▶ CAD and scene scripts
****
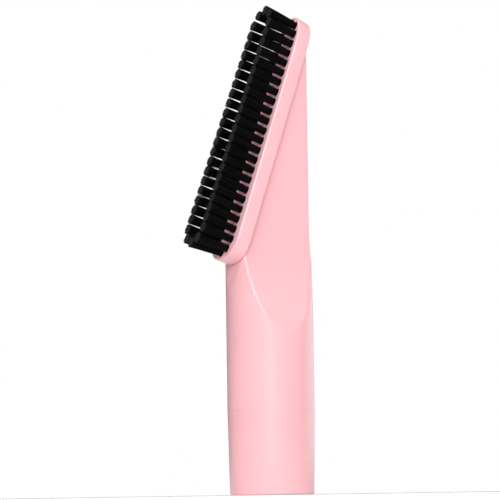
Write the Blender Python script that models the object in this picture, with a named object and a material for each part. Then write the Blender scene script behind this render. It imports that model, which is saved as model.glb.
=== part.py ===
"""Suction clothes brush: a moulded nozzle on a vacuum wand, whose slanted head carries bristle tufts.

The tube's axis is vertical, the mouth of the tube stands on Z = 0, and the bristles point to -X.
Lengths are in metres and angles in degrees.
"""

import math

import bmesh
import bpy
from mathutils import Vector

# Clearance kept between neighbouring pieces.
GAP = 0.0003

# The tube and the collar at its lower end.
TUBE_R = 0.0200
MOUTH_R = 0.01935
WALL = 0.0020
BORE_R = 0.0178
SEAM_Z = 0.0385
SOCKET_MOUTH_R = 0.0176
SOCKET_END_R = 0.0172
SOCKET_DEPTH = 0.0350
MOUTH_CHAMFER = 0.0006
AXIS_X = 0.0098

# The collar's neck turns in the body's bore, below an inward rib.
NECK_R = 0.0175
NECK_BORE_R = 0.0144
NECK_TIP_R = 0.0166
NECK_TOP_Z = 0.0545
RIB_BOTTOM_Z = 0.0478
RIB_TOP_Z = 0.0508
RIB_R = 0.0169

# The split ring that keeps the neck behind the rib.
RING_GROOVE_R = 0.0159
RING_GROOVE_BOTTOM_Z = 0.0511
RING_GROOVE_TOP_Z = 0.0530
RING_OUTER_R = 0.0174
RING_SPLIT_DEG = 20.0

# The seal ring round the neck.
SEAL_GROOVE_R = 0.0158
SEAL_GROOVE_BOTTOM_Z = 0.0415
SEAL_GROOVE_TOP_Z = 0.0439
SEAL_WIRE_R = 0.00075
SEAL_RING_R = 0.0169

# Above FLAT_START_Z the round tube thins to a slab of half thickness SLAB_HALF.
FLAT_START_Z = 0.0732
FLAT_RUN = 0.0520
SLAB_HALF = 0.0085
BACK_START_Z = 0.0750
BACK_RUN = 0.0180
BACK_X = 0.0174
BACK_ROUNDING = 0.0018
PROFILE_STEPS = 14
CORNER_STEPS = 7
BODY_CREASE = 13.5
BODY_TOP_Z = 0.2350

# How far outside the tube the slab's walls start, so that they meet it at a slant.
SIDE_LEAD = 0.0015

# The head's frame: X runs up the head, Z points out of its face along the bristles.
HEAD_TILT = 19.5
FACE_DISTANCE = 0.0598
RING_LOW = 0.1026
RING_HIGH = 0.2039
RING_HALF_WIDTH = 0.0062

# The brush plate is widest at its blunt lower end and slimmer at its upper end, whose back slants.
PLATE_LOW = 0.1039
PLATE_HIGH = 0.2000
PLATE_LOW_HALF_WIDTH = 0.0127
PLATE_HIGH_HALF_WIDTH = 0.0106
PLATE_LOW_END = 0.0109
PLATE_HIGH_END = 0.0134
PLATE_BLUNTNESS = 2.4
PLATE_THICKNESS = 0.0067
PLATE_ROUNDING = 0.0006
PLATE_BACK_ROUNDING = 0.0004
PLATE_SLANT = 0.0010
GASKET_THICKNESS = 0.0006
GASKET_HALF_WIDTH = 0.0081
GASKET_END = 0.0072
GASKET_HIGH = 0.1918
SPIGOT_HALF_WIDTH = 0.0061
SPIGOT_WALL = 0.0013
SPIGOT_DEPTH = 0.0040
SPIGOT_LOW = 0.1030
SPIGOT_HIGH = 0.1768
SLOT_HALF_WIDTH = 0.0029
SLOT_LOW = 0.1050
SLOT_HIGH = 0.1760
POCKET_RECESS = 0.0005

# Round the plate's lower end the nose of the body falls away from the plate's edge to the tube.
NOSE_REACH = 0.0250
NOSE_DROP = 0.0053

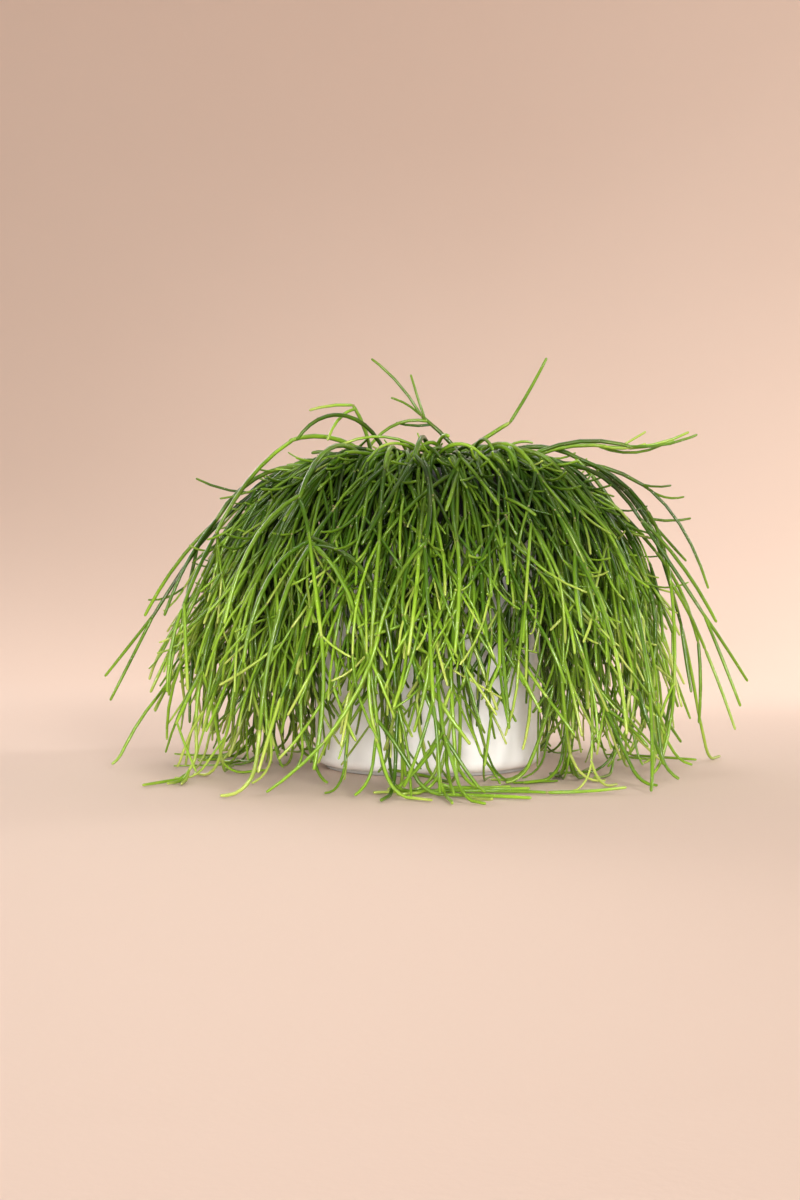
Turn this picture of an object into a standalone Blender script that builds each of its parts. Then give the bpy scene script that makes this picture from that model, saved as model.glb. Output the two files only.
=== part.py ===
"""Mistletoe cactus in a white cover pot (Blender 4.5, metres, +Z up).

The pot stands on Z = 0 with its axis on the origin and its front towards -Y. A black grower pot
hangs wedged in its mouth and holds the potting mix. The plant is a mop of slim round stems in
one solid per spray: each spray rises from a hole of its own in the mix, arches over the rim,
forks at its joints into whorls of thinner stems and hangs down, and what is longer than the
pot is tall lies along the surface.
"""
import math
import random
from dataclasses import dataclass, field

import bmesh
import bpy
import numpy as np

# Cover pot: a straight cylinder on a slightly smaller foot.
POT_RADIUS = 0.100
POT_HEIGHT = 0.200
POT_WALL = 0.006
POT_BASE = 0.008
POT_CORNER = 0.009
POT_INNER_FILLET = 0.006
POT_RIM_ROUND = 0.002
FOOT_RADIUS = 0.0905
FOOT_HEIGHT = 0.003

# Grower pot: thin and tapered, wedged in the cover pot's mouth and standing proud of it.
SEAT_GAP = 0.0003
GROWER_PROUD = 0.058
GROWER_HEIGHT = 0.165
GROWER_WALL = 0.0015
GROWER_BASE = 0.002
GROWER_TAPER = 0.105
LIP_HEIGHT = 0.008
LIP_WIDTH = 0.0034
LIP_ROUND = 0.0008
DRAIN_RADIUS = 0.005
DRAIN_RING = 0.045
DRAIN_COUNT = 4

# Potting mix, filled to just under the grower pot's rim.
MIX_BELOW_RIM = 0.008
SOCKET_DEPTH = 0.0145
SOCKET_SIDES = 6
SOCKET_PLAY = 0.0005

TURNED_SIDES = 40
MERGE = 0.00005

# Heights and radii that follow.
GROWER_TOP = POT_HEIGHT + GROWER_PROUD
GROWER_BOTTOM = GROWER_TOP - GROWER_HEIGHT
SEAT_HEIGHT = POT_HEIGHT - POT_RIM_ROUND
MOUTH_RADIUS = POT_RADIUS - POT_WALL
MIX_TOP = GROWER_TOP - MIX_BELOW_RIM


def grower_radius(height):
    """Outer radius of the grower pot's wall at a height above the surface."""
    return MOUTH_RADIUS - SEAT_GAP + GROWER_TAPER * (height - SEAT_HEIGHT)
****
Output every line above without altering anything.

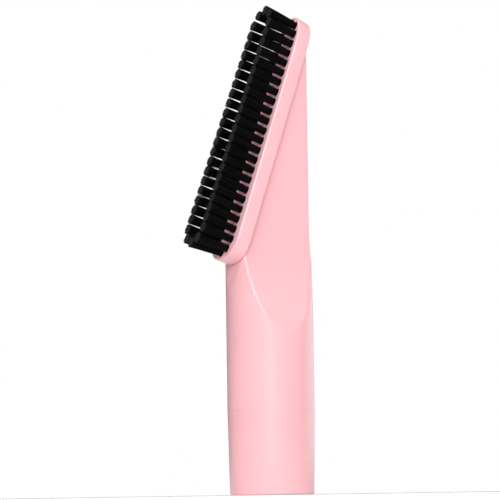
Write the Blender Python script that models the object in this picture, with a named object and a material for each part. Then write the Blender scene script behind this render. It imports that model, which is saved as model.glb.
=== part.py ===
"""Suction clothes brush: a moulded nozzle on a vacuum wand, whose slanted head carries bristle tufts.

The tube's axis is vertical, the mouth of the tube stands on Z = 0, and the bristles point to -X.
Lengths are in metres and angles in degrees.
"""

import math

import bmesh
import bpy
from mathutils import Vector

# Clearance kept between neighbouring pieces.
GAP = 0.0003

# The tube and the collar at its lower end.
TUBE_R = 0.0200
MOUTH_R = 0.01935
WALL = 0.0020
BORE_R = 0.0178
SEAM_Z = 0.0385
SOCKET_MOUTH_R = 0.0176
SOCKET_END_R = 0.0172
SOCKET_DEPTH = 0.0350
MOUTH_CHAMFER = 0.0006
AXIS_X = 0.0098

# The collar's neck turns in the body's bore, below an inward rib.
NECK_R = 0.0175
NECK_BORE_R = 0.0144
NECK_TIP_R = 0.0166
NECK_TOP_Z = 0.0545
RIB_BOTTOM_Z = 0.0478
RIB_TOP_Z = 0.0508
RIB_R = 0.0169

# The split ring that keeps the neck behind the rib.
RING_GROOVE_R = 0.0159
RING_GROOVE_BOTTOM_Z = 0.0511
RING_GROOVE_TOP_Z = 0.0530
RING_OUTER_R = 0.0174
RING_SPLIT_DEG = 20.0

# The seal ring round the neck.
SEAL_GROOVE_R = 0.0158
SEAL_GROOVE_BOTTOM_Z = 0.0415
SEAL_GROOVE_TOP_Z = 0.0439
SEAL_WIRE_R = 0.00075
SEAL_RING_R = 0.0169

# Above FLAT_START_Z the round tube thins to a slab of half thickness SLAB_HALF.
FLAT_START_Z = 0.0732
FLAT_RUN = 0.0520
SLAB_HALF = 0.0085
BACK_START_Z = 0.0750
BACK_RUN = 0.0180
BACK_X = 0.0174
BACK_ROUNDING = 0.0018
PROFILE_STEPS = 14
CORNER_STEPS = 7
BODY_CREASE = 13.5
BODY_TOP_Z = 0.2350

# How far outside the tube the slab's walls start, so that they meet it at a slant.
SIDE_LEAD = 0.0015

# The head's frame: X runs up the head, Z points out of its face along the bristles.
HEAD_TILT = 19.5
FACE_DISTANCE = 0.0598
RING_LOW = 0.1026
RING_HIGH = 0.2039
RING_HALF_WIDTH = 0.0062

# The brush plate is widest at its blunt lower end and slimmer at its upper end, whose back slants.
PLATE_LOW = 0.1039
PLATE_HIGH = 0.2000
PLATE_LOW_HALF_WIDTH = 0.0127
PLATE_HIGH_HALF_WIDTH = 0.0106
PLATE_LOW_END = 0.0109
PLATE_HIGH_END = 0.0134
PLATE_BLUNTNESS = 2.4
PLATE_THICKNESS = 0.0067
PLATE_ROUNDING = 0.0006
PLATE_BACK_ROUNDING = 0.0004
PLATE_SLANT = 0.0010
GASKET_THICKNESS = 0.0006
GASKET_HALF_WIDTH = 0.0081
GASKET_END = 0.0072
GASKET_HIGH = 0.1918
SPIGOT_HALF_WIDTH = 0.0061
SPIGOT_WALL = 0.0013
SPIGOT_DEPTH = 0.0040
SPIGOT_LOW = 0.1030
SPIGOT_HIGH = 0.1768
SLOT_HALF_WIDTH = 0.0029
SLOT_LOW = 0.1050
SLOT_HIGH = 0.1760
POCKET_RECESS = 0.0005

# Round the plate's lower end the nose of the body falls away from the plate's edge to the tube.
NOSE_REACH = 0.0250
NOSE_DROP = 0.0053

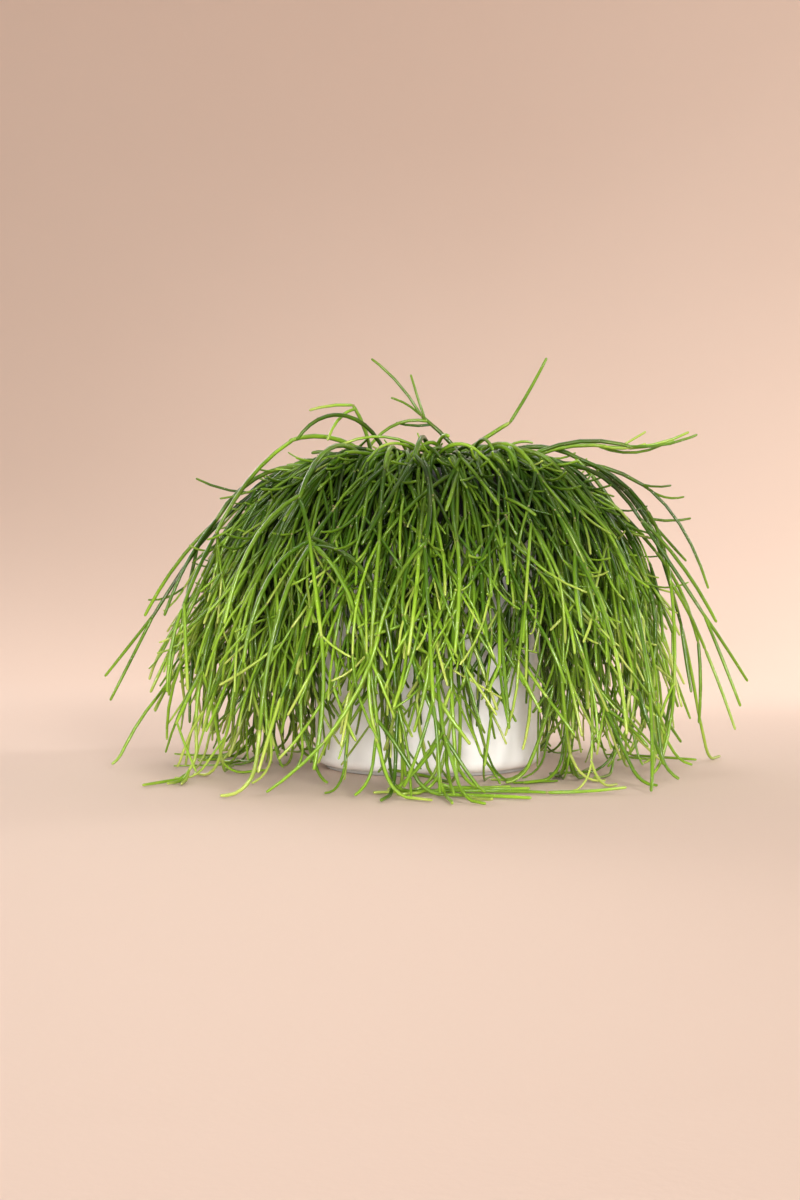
Turn this picture of an object into a standalone Blender script that builds each of its parts. Then give the bpy scene script that makes this picture from that model, saved as model.glb. Output the two files only.
=== part.py ===
"""Mistletoe cactus in a white cover pot (Blender 4.5, metres, +Z up).

The pot stands on Z = 0 with its axis on the origin and its front towards -Y. A black grower pot
hangs wedged in its mouth and holds the potting mix. The plant is a mop of slim round stems in
one solid per spray: each spray rises from a hole of its own in the mix, arches over the rim,
forks at its joints into whorls of thinner stems and hangs down, and what is longer than the
pot is tall lies along the surface.
"""
import math
import random
from dataclasses import dataclass, field

import bmesh
import bpy
import numpy as np

# Cover pot: a straight cylinder on a slightly smaller foot.
POT_RADIUS = 0.100
POT_HEIGHT = 0.200
POT_WALL = 0.006
POT_BASE = 0.008
POT_CORNER = 0.009
POT_INNER_FILLET = 0.006
POT_RIM_ROUND = 0.002
FOOT_RADIUS = 0.0905
FOOT_HEIGHT = 0.003

# Grower pot: thin and tapered, wedged in the cover pot's mouth and standing proud of it.
SEAT_GAP = 0.0003
GROWER_PROUD = 0.058
GROWER_HEIGHT = 0.165
GROWER_WALL = 0.0015
GROWER_BASE = 0.002
GROWER_TAPER = 0.105
LIP_HEIGHT = 0.008
LIP_WIDTH = 0.0034
LIP_ROUND = 0.0008
DRAIN_RADIUS = 0.005
DRAIN_RING = 0.045
DRAIN_COUNT = 4

# Potting mix, filled to just under the grower pot's rim.
MIX_BELOW_RIM = 0.008
SOCKET_DEPTH = 0.0145
SOCKET_SIDES = 6
SOCKET_PLAY = 0.0005

TURNED_SIDES = 40
MERGE = 0.00005

# Heights and radii that follow.
GROWER_TOP = POT_HEIGHT + GROWER_PROUD
GROWER_BOTTOM = GROWER_TOP - GROWER_HEIGHT
SEAT_HEIGHT = POT_HEIGHT - POT_RIM_ROUND
MOUTH_RADIUS = POT_RADIUS - POT_WALL
MIX_TOP = GROWER_TOP - MIX_BELOW_RIM


def grower_radius(height):
    """Outer radius of the grower pot's wall at a height above the surface."""
    return MOUTH_RADIUS - SEAT_GAP + GROWER_TAPER * (height - SEAT_HEIGHT)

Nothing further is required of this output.